Its historical trajectory is unusually dense. Vedat Tek designed it in 1923 as a headquarters building for the Republican People’s Party, but the first assembly building soon proved inadequate for a developing republic, and the new structure was adapted for parliamentary use. From 1924 until 27 May 1960 it served as the Second Grand National Assembly building, making it the working legislative setting for more than three decades of reform, lawmaking, and political transition. After the parliamentary period ended, the structure was used by CENTO, the Central Treaty Organization, until that body was dissolved in 1979. The building then passed to the Ministry of Culture, opened as Republic Museum on 30 October 1981, closed again for restoration in 1985, and reopened in January 1992 in the form visitors now encounter.
Inside, the museum’s narrative is organized intelligently enough that first-time visitors do not need specialist knowledge to follow it. The ground-floor rooms interpret Atatürk’s principles and reforms, presenting the political vocabulary of the republic through quotations, documents, visual material, and associated objects. Other rooms focus on the lives and presidencies of Mustafa Kemal Atatürk, Mustafa İsmet İnönü, and Mahmut Celal Bayar, using photographs, personal belongings, and donated family material to turn institutional history into a sequence of human leadership. A separate room on republican banknotes, coins, stamps, and medals broadens the story from parliament and presidency into the visual language of the state in everyday life. Together these displays explain not only who governed, but how the republic chose to represent itself.
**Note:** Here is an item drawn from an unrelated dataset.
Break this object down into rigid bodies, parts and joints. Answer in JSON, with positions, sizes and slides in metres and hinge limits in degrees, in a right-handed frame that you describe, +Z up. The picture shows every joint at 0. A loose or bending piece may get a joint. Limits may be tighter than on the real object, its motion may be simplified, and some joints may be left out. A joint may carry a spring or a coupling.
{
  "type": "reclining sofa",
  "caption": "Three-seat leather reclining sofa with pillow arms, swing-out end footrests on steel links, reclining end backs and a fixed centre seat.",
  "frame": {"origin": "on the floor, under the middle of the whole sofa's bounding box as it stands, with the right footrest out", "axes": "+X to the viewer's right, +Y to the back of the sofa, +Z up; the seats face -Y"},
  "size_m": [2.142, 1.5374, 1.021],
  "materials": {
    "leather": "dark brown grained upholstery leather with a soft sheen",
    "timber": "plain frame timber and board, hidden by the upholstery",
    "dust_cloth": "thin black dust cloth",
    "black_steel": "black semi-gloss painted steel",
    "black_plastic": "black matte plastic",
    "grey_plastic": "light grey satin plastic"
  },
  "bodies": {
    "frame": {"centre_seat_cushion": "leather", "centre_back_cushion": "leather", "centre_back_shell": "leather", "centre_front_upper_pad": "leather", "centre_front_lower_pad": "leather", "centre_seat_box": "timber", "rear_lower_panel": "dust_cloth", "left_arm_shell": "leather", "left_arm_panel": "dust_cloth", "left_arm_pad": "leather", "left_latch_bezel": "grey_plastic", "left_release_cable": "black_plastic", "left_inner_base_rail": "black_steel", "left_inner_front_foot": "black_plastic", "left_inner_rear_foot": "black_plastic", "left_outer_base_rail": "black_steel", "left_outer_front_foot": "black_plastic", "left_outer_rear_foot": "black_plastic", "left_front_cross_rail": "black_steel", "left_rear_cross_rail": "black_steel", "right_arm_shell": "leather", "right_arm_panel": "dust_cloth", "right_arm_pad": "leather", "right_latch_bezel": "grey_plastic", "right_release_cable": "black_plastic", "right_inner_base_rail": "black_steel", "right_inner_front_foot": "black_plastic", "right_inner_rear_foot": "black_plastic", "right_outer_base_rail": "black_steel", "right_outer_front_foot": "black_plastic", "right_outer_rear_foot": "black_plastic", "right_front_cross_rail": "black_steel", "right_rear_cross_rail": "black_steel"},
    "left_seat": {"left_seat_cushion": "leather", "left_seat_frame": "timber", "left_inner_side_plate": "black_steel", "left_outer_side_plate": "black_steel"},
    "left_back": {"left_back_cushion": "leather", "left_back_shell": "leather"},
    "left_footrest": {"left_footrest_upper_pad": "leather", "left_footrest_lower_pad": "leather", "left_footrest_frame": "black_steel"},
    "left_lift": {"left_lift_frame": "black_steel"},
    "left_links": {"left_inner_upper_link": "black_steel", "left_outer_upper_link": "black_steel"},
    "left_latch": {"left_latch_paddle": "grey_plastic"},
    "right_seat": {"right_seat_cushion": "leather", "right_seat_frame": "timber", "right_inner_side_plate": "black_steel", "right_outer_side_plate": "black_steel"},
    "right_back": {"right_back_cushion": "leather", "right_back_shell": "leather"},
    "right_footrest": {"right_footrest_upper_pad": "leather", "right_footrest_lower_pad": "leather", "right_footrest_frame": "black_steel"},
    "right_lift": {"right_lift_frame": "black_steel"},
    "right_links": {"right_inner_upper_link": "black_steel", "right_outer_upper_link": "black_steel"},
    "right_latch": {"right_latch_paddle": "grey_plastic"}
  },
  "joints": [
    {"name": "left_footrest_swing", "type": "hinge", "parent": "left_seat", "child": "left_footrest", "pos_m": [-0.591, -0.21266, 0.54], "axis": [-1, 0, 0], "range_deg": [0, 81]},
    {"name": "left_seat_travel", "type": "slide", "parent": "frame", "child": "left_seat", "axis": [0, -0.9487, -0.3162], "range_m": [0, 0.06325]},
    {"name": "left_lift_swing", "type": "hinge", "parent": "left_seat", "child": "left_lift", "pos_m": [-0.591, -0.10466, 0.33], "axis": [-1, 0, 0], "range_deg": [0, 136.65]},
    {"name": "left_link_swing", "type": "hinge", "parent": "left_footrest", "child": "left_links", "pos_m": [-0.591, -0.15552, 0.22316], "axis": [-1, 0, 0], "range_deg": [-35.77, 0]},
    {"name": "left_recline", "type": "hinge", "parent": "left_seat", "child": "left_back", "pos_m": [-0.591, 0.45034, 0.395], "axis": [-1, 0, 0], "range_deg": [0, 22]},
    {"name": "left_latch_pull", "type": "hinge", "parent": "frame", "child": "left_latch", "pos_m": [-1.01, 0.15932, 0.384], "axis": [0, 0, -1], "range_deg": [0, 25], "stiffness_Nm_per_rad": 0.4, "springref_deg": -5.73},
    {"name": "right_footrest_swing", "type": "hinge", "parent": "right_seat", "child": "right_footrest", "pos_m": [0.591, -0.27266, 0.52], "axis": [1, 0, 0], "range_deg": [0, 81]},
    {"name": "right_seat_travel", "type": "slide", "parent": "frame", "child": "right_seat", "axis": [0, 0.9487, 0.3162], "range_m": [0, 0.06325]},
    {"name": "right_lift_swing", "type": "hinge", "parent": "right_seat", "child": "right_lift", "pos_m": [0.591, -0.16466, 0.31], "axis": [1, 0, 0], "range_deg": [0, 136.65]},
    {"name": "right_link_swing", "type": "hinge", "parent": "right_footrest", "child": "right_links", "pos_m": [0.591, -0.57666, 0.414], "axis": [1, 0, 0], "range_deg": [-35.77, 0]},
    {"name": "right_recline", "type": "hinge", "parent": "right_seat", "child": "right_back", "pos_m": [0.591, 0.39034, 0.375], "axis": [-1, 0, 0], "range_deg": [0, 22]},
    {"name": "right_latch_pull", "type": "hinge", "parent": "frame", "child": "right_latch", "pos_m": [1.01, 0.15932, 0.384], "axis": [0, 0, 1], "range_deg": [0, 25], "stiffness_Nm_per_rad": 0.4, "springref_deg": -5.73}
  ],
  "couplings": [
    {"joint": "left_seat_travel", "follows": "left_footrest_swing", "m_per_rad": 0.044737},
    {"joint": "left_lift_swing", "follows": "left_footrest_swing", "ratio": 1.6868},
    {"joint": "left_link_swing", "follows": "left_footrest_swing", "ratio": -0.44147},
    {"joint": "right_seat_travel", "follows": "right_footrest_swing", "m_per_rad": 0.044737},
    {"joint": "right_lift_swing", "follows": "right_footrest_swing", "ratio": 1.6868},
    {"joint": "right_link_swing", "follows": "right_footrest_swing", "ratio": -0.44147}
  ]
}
The emotional and interpretive center of the museum is the General Assembly Hall. This is the room that justifies the visit even for travelers who might otherwise hesitate over a museum of political history. The chamber is not a reconstruction. It is the preserved setting in which parliamentary life actually unfolded, with its speaker’s position, galleries, boxes, and ceremonial architectural emphasis still intact. Official museum descriptions also connect the hall to Atatürk’s Büyük Nutuk, the Great Speech delivered there over six days in October 1927, and identify the microphone from the 10th Year Speech as one of the site’s most resonant symbolic objects. The result is a room that reads not only as a historic interior, but as a place where the republic’s public voice was materially staged.
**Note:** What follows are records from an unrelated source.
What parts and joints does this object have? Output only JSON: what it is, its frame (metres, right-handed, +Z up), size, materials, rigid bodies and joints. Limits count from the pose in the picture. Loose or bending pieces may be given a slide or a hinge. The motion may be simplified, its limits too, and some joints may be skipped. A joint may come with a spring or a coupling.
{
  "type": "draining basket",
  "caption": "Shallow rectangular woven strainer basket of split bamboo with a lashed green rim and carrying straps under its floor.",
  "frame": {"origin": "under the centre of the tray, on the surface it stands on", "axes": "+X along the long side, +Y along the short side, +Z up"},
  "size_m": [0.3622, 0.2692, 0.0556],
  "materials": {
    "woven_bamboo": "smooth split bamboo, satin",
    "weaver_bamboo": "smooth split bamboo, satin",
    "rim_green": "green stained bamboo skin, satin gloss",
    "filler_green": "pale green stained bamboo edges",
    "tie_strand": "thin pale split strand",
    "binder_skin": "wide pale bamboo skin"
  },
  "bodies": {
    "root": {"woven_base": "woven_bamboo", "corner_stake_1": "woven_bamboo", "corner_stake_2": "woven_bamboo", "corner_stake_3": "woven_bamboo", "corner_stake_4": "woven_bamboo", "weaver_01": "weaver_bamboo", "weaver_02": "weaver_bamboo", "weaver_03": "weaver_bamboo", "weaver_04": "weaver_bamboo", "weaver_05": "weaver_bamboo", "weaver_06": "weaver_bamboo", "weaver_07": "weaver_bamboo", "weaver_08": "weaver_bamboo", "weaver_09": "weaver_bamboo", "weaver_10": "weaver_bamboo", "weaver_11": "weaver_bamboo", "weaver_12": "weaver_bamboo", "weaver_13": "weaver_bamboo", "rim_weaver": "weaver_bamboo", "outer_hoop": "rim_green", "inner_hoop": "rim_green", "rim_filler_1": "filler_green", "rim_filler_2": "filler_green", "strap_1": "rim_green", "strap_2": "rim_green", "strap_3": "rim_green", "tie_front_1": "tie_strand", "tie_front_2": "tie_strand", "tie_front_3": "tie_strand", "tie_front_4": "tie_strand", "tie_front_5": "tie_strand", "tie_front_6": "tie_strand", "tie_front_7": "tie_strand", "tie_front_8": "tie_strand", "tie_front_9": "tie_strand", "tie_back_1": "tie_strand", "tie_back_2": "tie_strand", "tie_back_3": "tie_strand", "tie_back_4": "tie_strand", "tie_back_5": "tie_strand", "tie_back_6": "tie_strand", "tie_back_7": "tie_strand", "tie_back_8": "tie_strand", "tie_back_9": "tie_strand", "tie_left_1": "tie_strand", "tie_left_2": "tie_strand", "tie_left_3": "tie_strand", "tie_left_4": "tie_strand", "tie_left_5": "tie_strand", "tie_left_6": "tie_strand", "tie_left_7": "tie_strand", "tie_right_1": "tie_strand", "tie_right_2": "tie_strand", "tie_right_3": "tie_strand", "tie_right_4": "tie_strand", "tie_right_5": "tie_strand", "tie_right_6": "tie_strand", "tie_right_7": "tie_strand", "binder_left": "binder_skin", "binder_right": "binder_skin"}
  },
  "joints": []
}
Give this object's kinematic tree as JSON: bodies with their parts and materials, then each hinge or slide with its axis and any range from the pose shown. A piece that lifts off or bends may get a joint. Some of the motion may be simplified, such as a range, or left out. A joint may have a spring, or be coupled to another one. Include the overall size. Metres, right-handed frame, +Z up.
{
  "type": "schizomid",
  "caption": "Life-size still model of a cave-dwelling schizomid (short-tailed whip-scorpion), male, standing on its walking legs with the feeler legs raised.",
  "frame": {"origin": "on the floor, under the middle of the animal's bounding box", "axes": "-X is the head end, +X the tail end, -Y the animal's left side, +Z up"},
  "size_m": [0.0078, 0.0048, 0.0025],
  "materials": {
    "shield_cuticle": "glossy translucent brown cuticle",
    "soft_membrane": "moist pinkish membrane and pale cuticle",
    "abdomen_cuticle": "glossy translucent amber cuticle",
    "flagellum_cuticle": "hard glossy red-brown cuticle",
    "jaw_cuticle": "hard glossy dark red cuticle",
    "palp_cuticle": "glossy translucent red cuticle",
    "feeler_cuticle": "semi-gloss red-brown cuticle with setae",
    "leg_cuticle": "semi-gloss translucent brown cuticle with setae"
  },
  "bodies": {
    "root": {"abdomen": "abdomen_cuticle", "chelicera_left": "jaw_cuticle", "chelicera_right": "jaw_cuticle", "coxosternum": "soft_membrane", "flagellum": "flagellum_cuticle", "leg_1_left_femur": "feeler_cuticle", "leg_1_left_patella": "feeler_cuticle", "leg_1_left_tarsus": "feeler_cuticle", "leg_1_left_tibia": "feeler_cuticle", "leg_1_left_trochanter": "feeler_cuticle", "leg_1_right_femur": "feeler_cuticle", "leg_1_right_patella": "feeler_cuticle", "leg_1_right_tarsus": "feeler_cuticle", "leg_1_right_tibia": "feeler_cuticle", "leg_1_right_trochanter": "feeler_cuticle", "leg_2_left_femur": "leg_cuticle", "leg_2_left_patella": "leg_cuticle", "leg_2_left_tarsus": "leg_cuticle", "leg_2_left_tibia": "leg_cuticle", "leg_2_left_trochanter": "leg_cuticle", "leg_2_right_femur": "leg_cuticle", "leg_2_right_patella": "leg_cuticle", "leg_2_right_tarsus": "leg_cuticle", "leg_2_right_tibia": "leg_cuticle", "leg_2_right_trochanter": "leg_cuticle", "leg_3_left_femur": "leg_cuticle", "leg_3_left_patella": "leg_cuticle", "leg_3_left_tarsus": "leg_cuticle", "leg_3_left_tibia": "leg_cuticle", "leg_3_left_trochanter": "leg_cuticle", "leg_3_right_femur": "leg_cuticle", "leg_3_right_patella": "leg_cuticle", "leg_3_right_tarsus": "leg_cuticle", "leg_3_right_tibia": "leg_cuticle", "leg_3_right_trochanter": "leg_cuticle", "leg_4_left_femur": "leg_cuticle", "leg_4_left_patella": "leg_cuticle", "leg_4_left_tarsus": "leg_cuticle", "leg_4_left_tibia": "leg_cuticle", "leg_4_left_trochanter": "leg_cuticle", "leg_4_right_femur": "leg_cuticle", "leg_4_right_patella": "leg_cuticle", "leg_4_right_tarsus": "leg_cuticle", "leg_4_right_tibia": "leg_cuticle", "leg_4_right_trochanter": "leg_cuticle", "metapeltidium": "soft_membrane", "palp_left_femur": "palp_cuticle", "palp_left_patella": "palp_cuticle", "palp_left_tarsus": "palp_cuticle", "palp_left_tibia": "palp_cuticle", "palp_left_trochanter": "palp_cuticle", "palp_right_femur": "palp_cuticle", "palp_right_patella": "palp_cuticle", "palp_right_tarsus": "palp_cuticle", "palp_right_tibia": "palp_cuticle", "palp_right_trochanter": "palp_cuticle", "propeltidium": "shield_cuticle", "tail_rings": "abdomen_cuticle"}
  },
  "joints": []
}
Republic Museum also benefits from its position in Ulus, where the surrounding district still makes republican Ankara legible. The first parliament building, now the War of Independence Museum, stands immediately nearby, and the pairing is more than convenient. It deepens the whole experience. The first building embodies the urgency and improvisation of the national struggle; the second expresses consolidation, formal governance, and the architectural self-confidence of the republic after proclamation. Nearby landmarks such as Ankara Palas and Julian’s Column widen the historical frame further, while the Ethnography Museum and the Ankara Painting and Sculpture Museum make it possible to expand a republican-history visit into a fuller cultural day in central Ankara. Few museum districts in the city reward thematic walking as clearly as this one.
In visitor terms, the museum is easier to manage than many larger national institutions. Independent reporting and traveler accounts describe it as a compact visit, often taking between roughly half an hour and ninety minutes depending on pace, and note that the displays are available in Turkish and English. That scale is one of its advantages. It can be absorbed without fatigue, yet it still leaves a strong impression because the subject matter is concentrated and the building does so much interpretive work on its own. The official listing’s identification of Republic Museum as Türkiye’s first child-friendly museum also helps explain why it works well for families and school groups: the story is tied to rooms, leaders, and a real assembly hall rather than to abstract textbook chronology alone.
What emerges, finally, is a museum that succeeds through seriousness rather than spectacle. It does not promise the breadth of a major archaeological collection, nor the visual abundance of a grand palace museum. Its achievement is different. Republic Museum makes the early republic spatially intelligible. It shows how a new state housed itself, spoke to itself, and imagined its own continuity. For visitors interested in Atatürk, parliament, republican reform, or the architectural making of Ankara as capital, it is one of the city’s essential stops. For everyone else, it still offers something rarer than a conventional historical display: the chance to stand inside one of the original civic interiors where modern Türkiye took political shape.